Exercise instructions:
Repeat the records below exactly as they appear.

Given data:
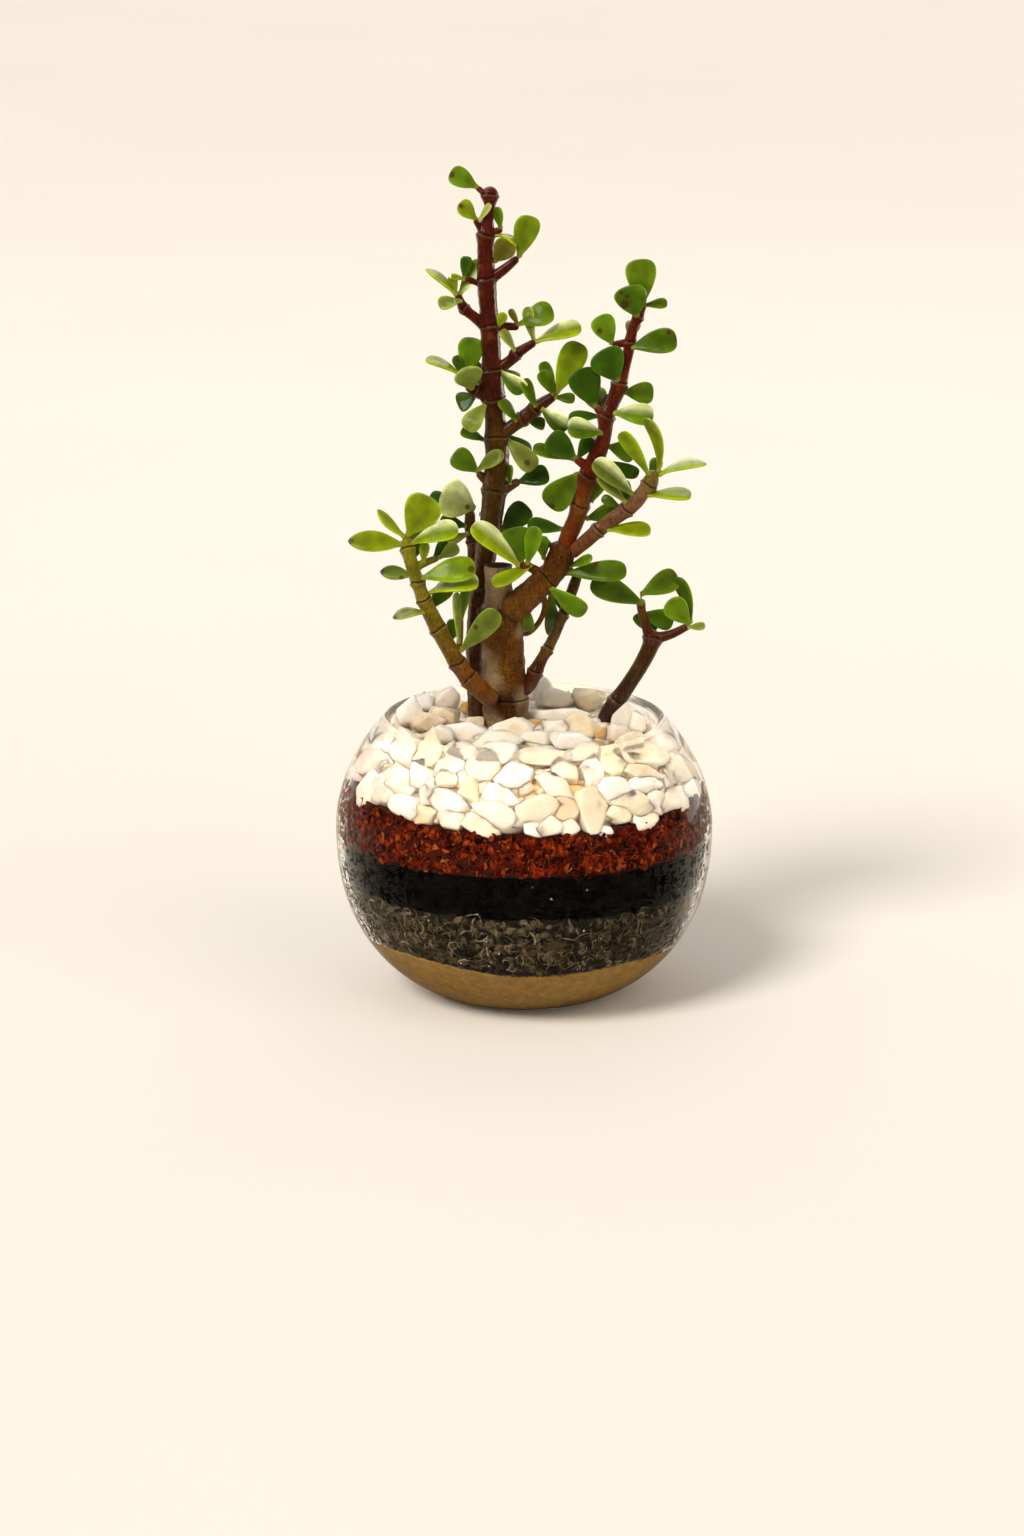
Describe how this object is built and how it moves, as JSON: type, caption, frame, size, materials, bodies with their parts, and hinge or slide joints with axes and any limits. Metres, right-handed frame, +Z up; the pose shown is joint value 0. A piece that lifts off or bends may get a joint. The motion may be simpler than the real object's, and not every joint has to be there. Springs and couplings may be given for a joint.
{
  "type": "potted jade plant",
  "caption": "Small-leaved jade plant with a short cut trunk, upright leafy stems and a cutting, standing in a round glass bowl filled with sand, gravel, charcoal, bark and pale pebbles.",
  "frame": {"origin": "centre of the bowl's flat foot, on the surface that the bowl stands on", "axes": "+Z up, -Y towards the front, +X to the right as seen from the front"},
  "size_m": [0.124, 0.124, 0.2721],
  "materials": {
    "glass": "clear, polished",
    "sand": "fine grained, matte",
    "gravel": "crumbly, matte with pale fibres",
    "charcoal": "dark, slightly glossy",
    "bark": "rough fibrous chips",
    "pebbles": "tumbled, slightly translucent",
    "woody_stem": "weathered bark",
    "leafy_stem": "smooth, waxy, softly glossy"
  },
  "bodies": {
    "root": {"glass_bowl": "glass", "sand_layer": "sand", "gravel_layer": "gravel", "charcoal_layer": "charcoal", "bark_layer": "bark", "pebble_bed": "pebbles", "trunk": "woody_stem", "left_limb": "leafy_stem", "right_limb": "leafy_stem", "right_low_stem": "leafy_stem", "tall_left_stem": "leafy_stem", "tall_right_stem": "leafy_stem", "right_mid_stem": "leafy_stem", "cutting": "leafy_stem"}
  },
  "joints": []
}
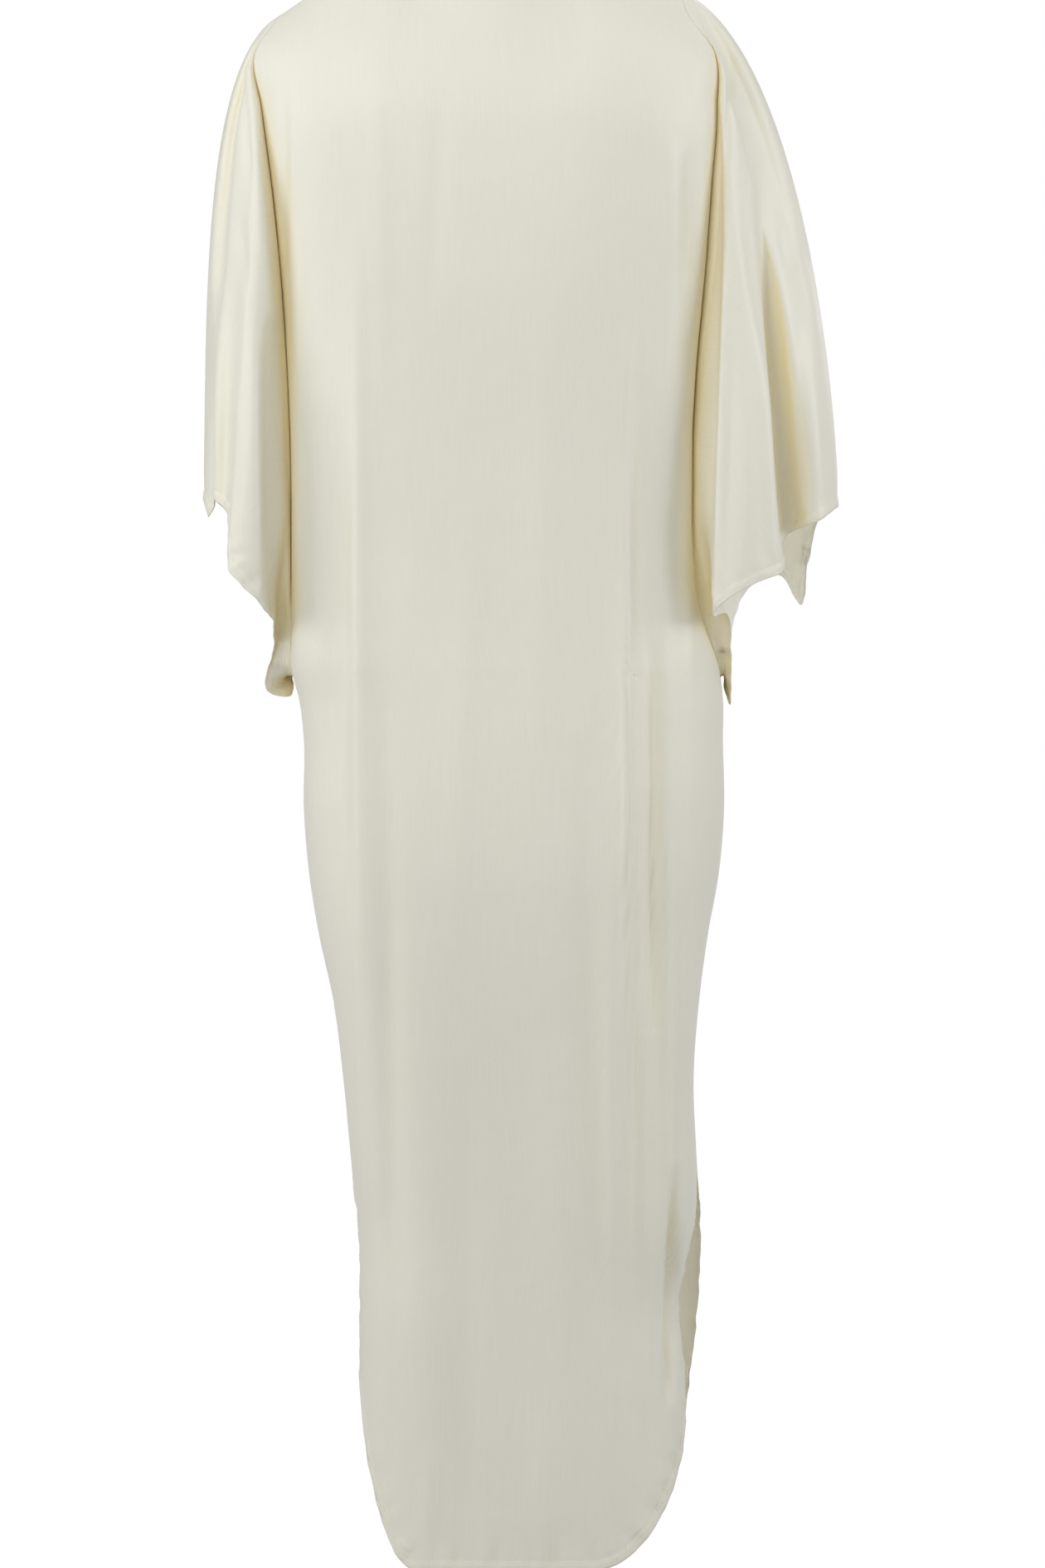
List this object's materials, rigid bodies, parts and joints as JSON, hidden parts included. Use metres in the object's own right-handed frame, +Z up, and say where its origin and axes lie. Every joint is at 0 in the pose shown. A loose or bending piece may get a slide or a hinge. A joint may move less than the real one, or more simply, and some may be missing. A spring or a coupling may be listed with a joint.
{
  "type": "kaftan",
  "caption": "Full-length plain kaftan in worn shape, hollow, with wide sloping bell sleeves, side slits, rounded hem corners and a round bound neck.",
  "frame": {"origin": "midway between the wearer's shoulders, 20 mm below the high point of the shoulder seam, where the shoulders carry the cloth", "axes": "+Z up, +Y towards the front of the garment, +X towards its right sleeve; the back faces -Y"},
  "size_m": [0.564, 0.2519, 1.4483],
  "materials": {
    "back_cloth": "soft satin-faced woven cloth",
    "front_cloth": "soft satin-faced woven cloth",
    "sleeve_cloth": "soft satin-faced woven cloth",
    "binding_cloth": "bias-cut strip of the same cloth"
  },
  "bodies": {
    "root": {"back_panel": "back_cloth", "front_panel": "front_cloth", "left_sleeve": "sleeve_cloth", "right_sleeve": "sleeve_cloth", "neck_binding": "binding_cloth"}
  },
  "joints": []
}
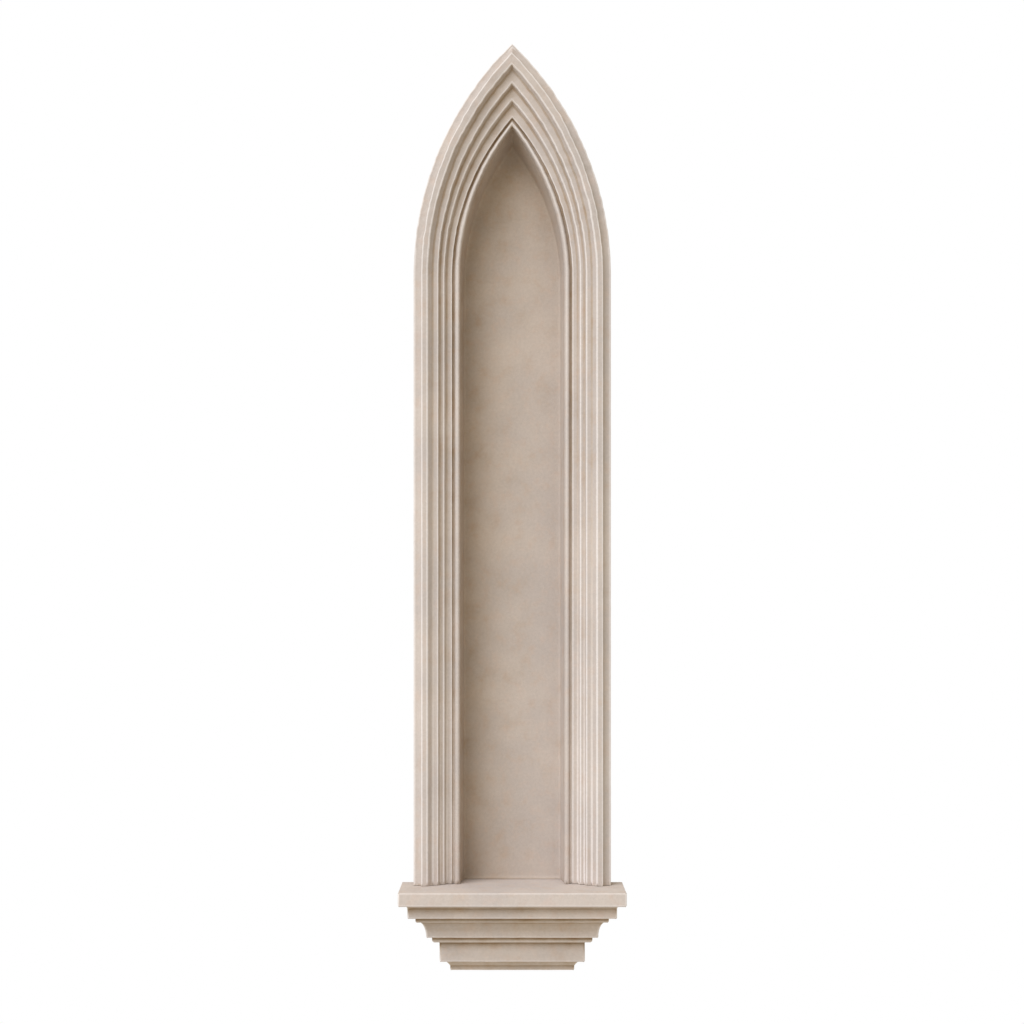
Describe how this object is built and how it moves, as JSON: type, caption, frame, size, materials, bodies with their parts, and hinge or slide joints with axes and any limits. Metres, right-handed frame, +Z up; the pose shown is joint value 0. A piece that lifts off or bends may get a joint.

Exercise result:
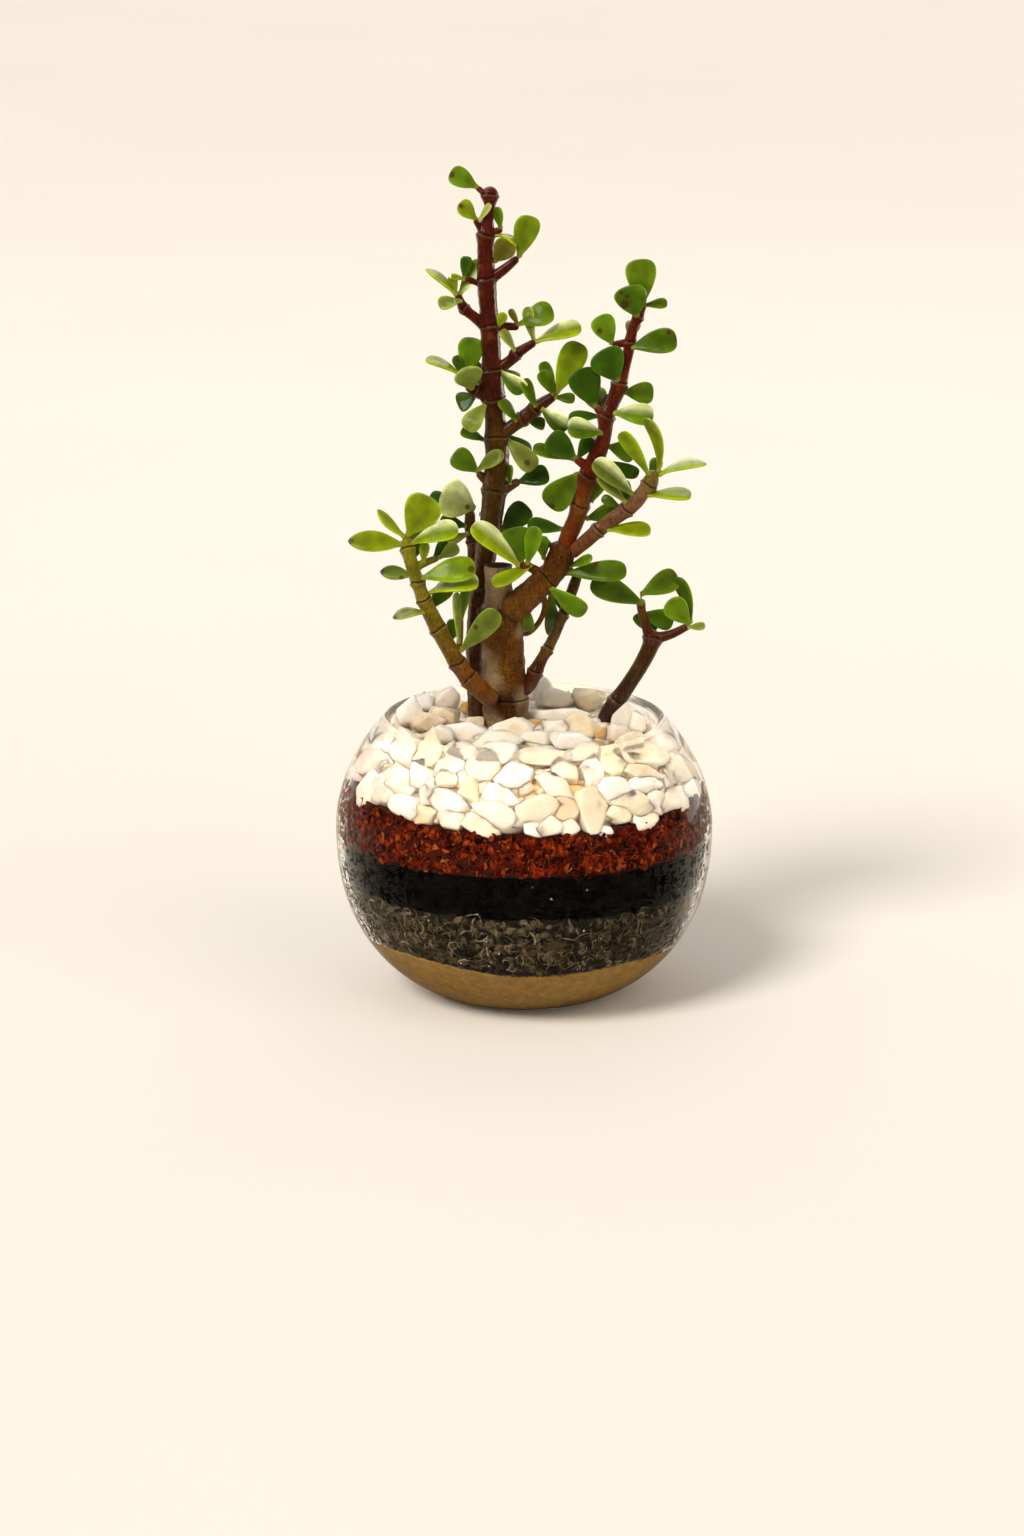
Describe how this object is built and how it moves, as JSON: type, caption, frame, size, materials, bodies with their parts, and hinge or slide joints with axes and any limits. Metres, right-handed frame, +Z up; the pose shown is joint value 0. A piece that lifts off or bends may get a joint. The motion may be simpler than the real object's, and not every joint has to be there. Springs and couplings may be given for a joint.
{
  "type": "potted jade plant",
  "caption": "Small-leaved jade plant with a short cut trunk, upright leafy stems and a cutting, standing in a round glass bowl filled with sand, gravel, charcoal, bark and pale pebbles.",
  "frame": {"origin": "centre of the bowl's flat foot, on the surface that the bowl stands on", "axes": "+Z up, -Y towards the front, +X to the right as seen from the front"},
  "size_m": [0.124, 0.124, 0.2721],
  "materials": {
    "glass": "clear, polished",
    "sand": "fine grained, matte",
    "gravel": "crumbly, matte with pale fibres",
    "charcoal": "dark, slightly glossy",
    "bark": "rough fibrous chips",
    "pebbles": "tumbled, slightly translucent",
    "woody_stem": "weathered bark",
    "leafy_stem": "smooth, waxy, softly glossy"
  },
  "bodies": {
    "root": {"glass_bowl": "glass", "sand_layer": "sand", "gravel_layer": "gravel", "charcoal_layer": "charcoal", "bark_layer": "bark", "pebble_bed": "pebbles", "trunk": "woody_stem", "left_limb": "leafy_stem", "right_limb": "leafy_stem", "right_low_stem": "leafy_stem", "tall_left_stem": "leafy_stem", "tall_right_stem": "leafy_stem", "right_mid_stem": "leafy_stem", "cutting": "leafy_stem"}
  },
  "joints": []
}
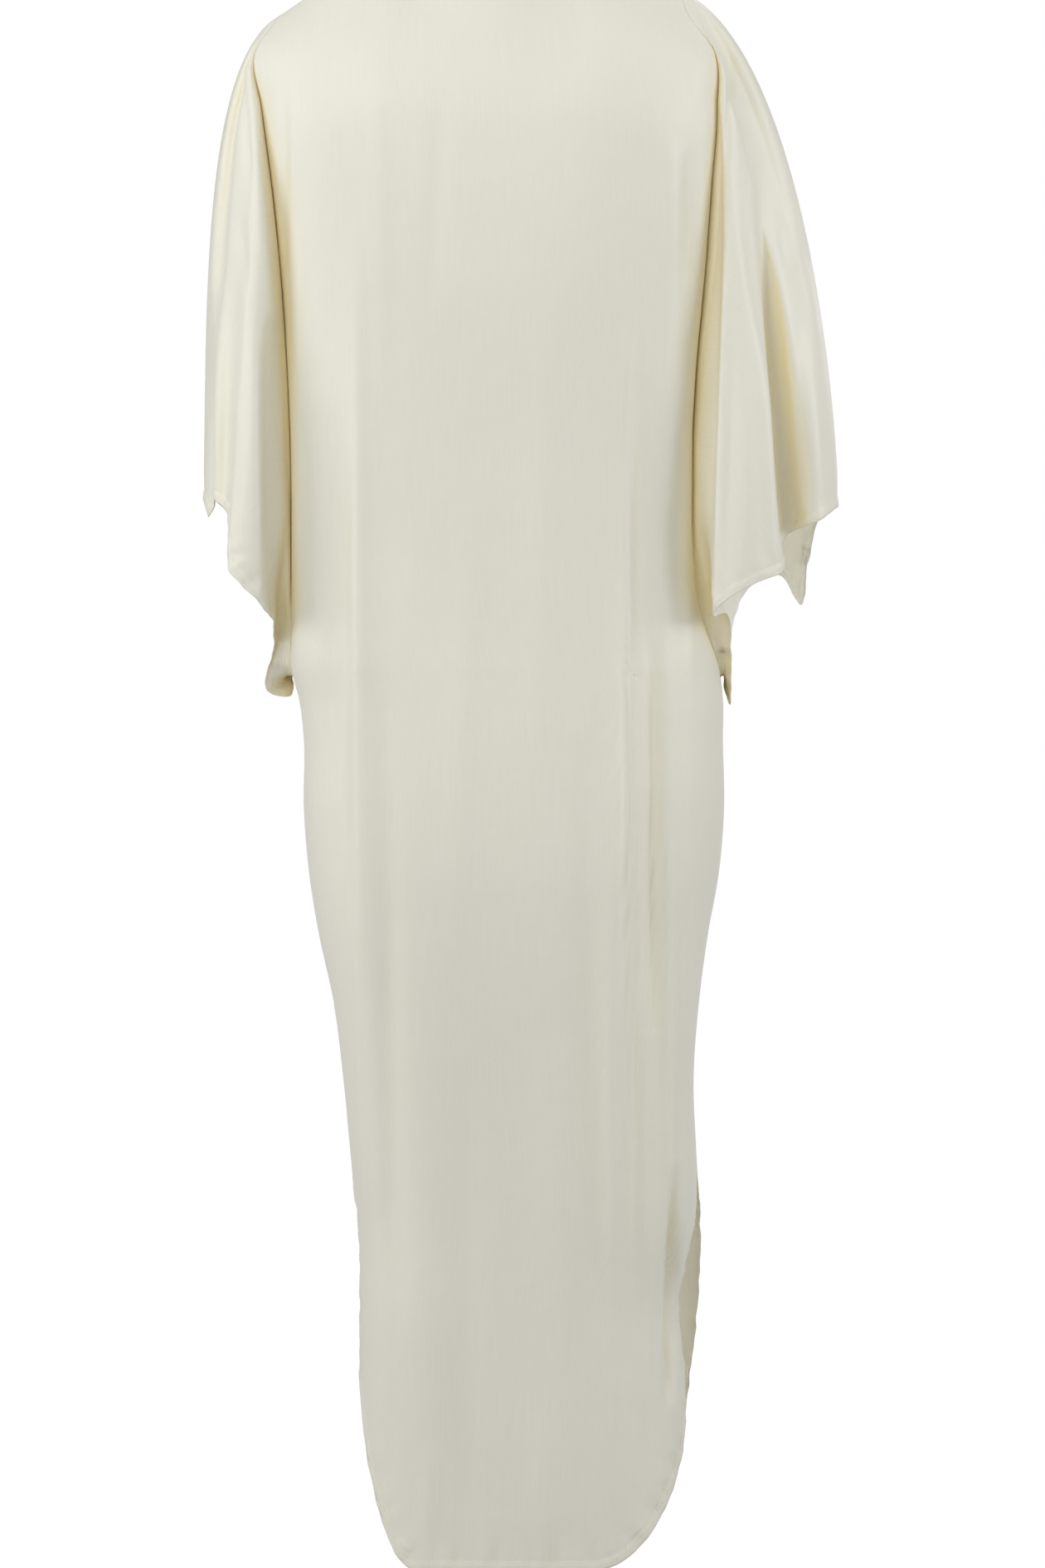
List this object's materials, rigid bodies, parts and joints as JSON, hidden parts included. Use metres in the object's own right-handed frame, +Z up, and say where its origin and axes lie. Every joint is at 0 in the pose shown. A loose or bending piece may get a slide or a hinge. A joint may move less than the real one, or more simply, and some may be missing. A spring or a coupling may be listed with a joint.
{
  "type": "kaftan",
  "caption": "Full-length plain kaftan in worn shape, hollow, with wide sloping bell sleeves, side slits, rounded hem corners and a round bound neck.",
  "frame": {"origin": "midway between the wearer's shoulders, 20 mm below the high point of the shoulder seam, where the shoulders carry the cloth", "axes": "+Z up, +Y towards the front of the garment, +X towards its right sleeve; the back faces -Y"},
  "size_m": [0.564, 0.2519, 1.4483],
  "materials": {
    "back_cloth": "soft satin-faced woven cloth",
    "front_cloth": "soft satin-faced woven cloth",
    "sleeve_cloth": "soft satin-faced woven cloth",
    "binding_cloth": "bias-cut strip of the same cloth"
  },
  "bodies": {
    "root": {"back_panel": "back_cloth", "front_panel": "front_cloth", "left_sleeve": "sleeve_cloth", "right_sleeve": "sleeve_cloth", "neck_binding": "binding_cloth"}
  },
  "joints": []
}
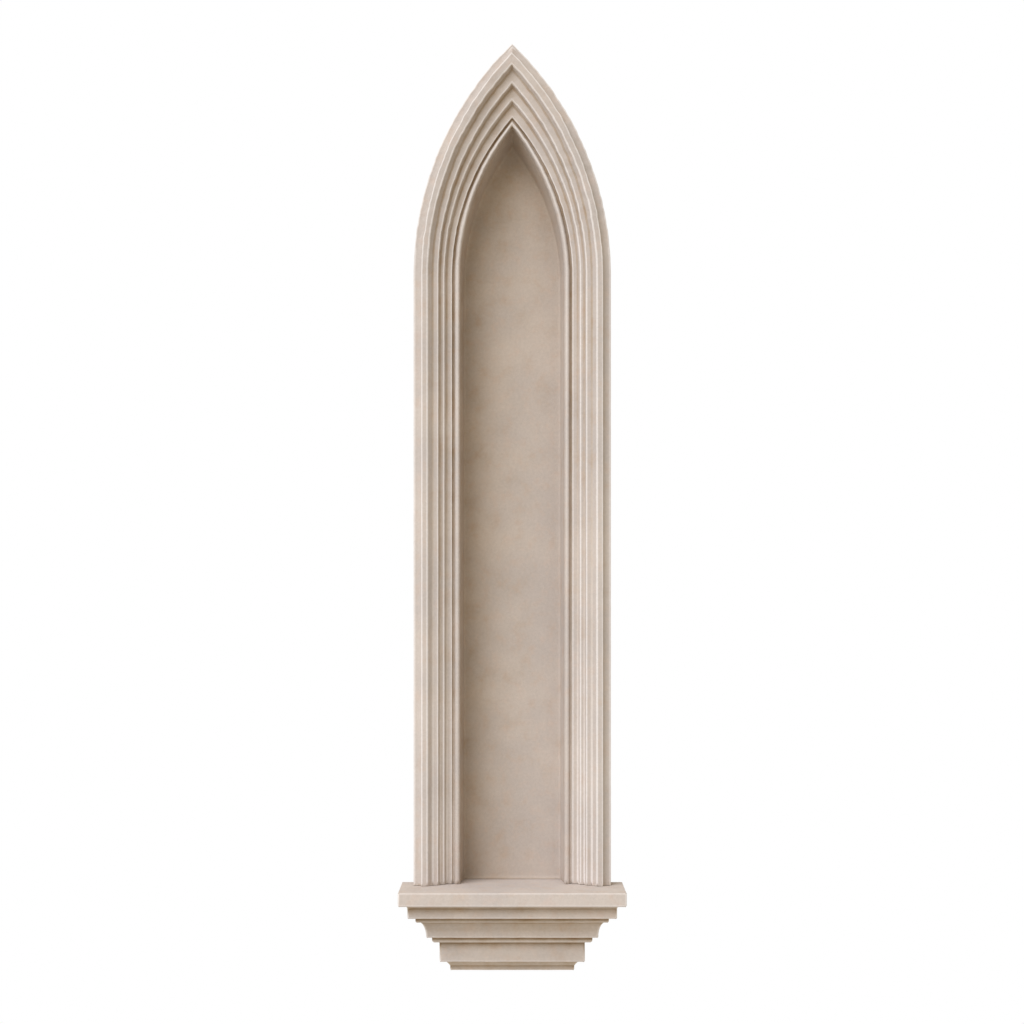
Describe how this object is built and how it moves, as JSON: type, caption, frame, size, materials, bodies with their parts, and hinge or slide joints with axes and any limits. Metres, right-handed frame, +Z up; the pose shown is joint value 0. A piece that lifts off or bends may get a joint.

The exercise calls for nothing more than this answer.